Senate debates
Tuesday, 30 July 2019
Adjournment
Valedictory
8:40 pm
James Paterson (Victoria, Liberal Party) Share this | Hansard source
I rise to make some valedictory remarks about my friend, my mentor and my colleague Senator Mitch Fifield. Neither he or I could have known when, at age 19 as a precocious university student, I wandered into his office for my first day of my first real job that one day we would be colleagues here in this place. As Mitch talked about in his speech already tonight, my wife also worked for him at a different time—I stress, not at the same time. There was no interoffice romance. Given that you're in the camera shot, Mitch, please don't nod too vigorously when I say this, but I suspect she was a better staffer for you than I ever was. In fact, I say that with confidence, because once in this place Mitch gave me what a HR consultant would call a '360 degree review' of my performance at pace while walking down the corridor.
In politics sometimes we ask our staff to do menial things, but one menial task that I performed for Mitch had much wider significance. I delivered his resignation letter to the then Leader of the Opposition, Malcolm Turnbull, from the Liberal Party frontbench in 2009. I was later to issue the joint media release between himself, Senator Cormann and former Senator Brett Mason announcing that resignation from the frontbench. The year 2009 was a very significant year in Liberal Party history, and personally a very formative year for me. I think it's safe to say it shaped my views about politics and the Liberal Party, and they have stayed with me ever since.
Senator Fifield, Senator Cormann and former Senator Mason were the first three members of the then shadow ministry to resign over a point of principle, which was the opposition leader's plan to support Kevin Rudd's emissions trading scheme. When they did so they had no idea how events would flow from there. It's easy, with the benefit of hindsight and history, to look back at that time and say that they were on the right side of history and made the right call, because they were soon joined by many other colleagues who resigned from the frontbench. Ultimately, the party's position on that issue changed and, indeed, the leader changed. But there was no guarantee that that was going to be the case at that time. I think they showed remarkable courage and foresight, as three young, ambitious and up-and-coming frontbenchers who had only recently got their first stints on the frontbench, to put all that at risk on a point of principle. At the time they crossed the floor and voted against Kevin Rudd's emissions trading scheme time and time again on a very historic day in the Senate.

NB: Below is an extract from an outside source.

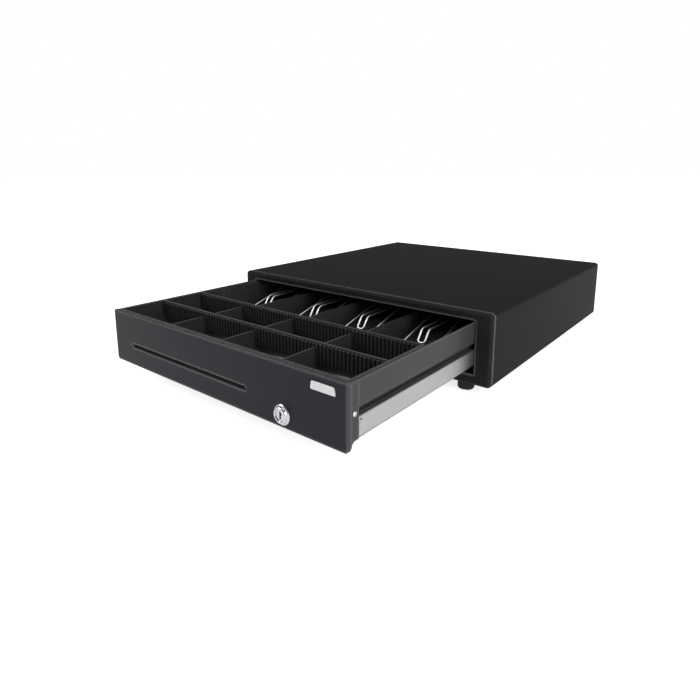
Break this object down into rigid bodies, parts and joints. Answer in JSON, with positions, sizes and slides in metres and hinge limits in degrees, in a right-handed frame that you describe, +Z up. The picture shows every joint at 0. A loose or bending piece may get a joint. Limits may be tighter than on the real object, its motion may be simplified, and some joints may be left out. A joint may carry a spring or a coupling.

For that courage, I think the Liberal Party owes those three particular senators a great debt of gratitude, because, I believe, history would be very different if Mitch, Mathias and Brett did not take the stand they did at that time. It was an honour to work for Mitch while he did that and to observe the courage he showed under such immense pressure.
It was another of Mitch's achievements, though, that I appreciated on an even more personal level as a university student. In my first year of university, the old system of compulsory student unionism was still in place. At the University of Melbourne, in my first year, I paid a $450 compulsory fee to be a member of the student union, against my will, and it then took that money and spent it in a way that was against my values. In subsequent years, after Mitch and others successfully legislated VSU, the fee, no longer being compulsory, miraculously dropped to $100. It's amazing what the absence of compulsion—and the incentives that gives to an institution—can do. Sadly, as Mitch already noted in his contribution tonight, with the election of the Rudd government, that policy of voluntary student unionism was abolished, and a form of compulsory student unionism was reintroduced, with a new fee, to be capped at $250, and in my final year of university I was forced to pay that capped $250 fee—again, no surprise that the union sought to take as much as it could from students. It remains a matter of unresolved, unfinished business of this parliament that I hope we return to, so we can return to those glory days that Mitch and others helped achieve.
Mitch is going on to greater things at the UN, and I want to set out a KPI that I've given to him privately. He is of course going to be Australia's version of Nikki Haley at the UN, and so I expect to see from him a number of sassy pro-Israel speeches at the UN that quickly go viral on social media and across cable news in the United States and around the world! I have great confidence that Australia's values will be ably and forthrightly represented by Senator Fifield over there in New York.
Mitch, thank you for your support for me and for your friendship. Thank you for your service to our great home state of Victoria. Thank you for your service to our wonderful Liberal Party. You leave a great legacy of which you and your family can be very proud, and I feel very honoured to have had this brief time overlapping with yours here in this place.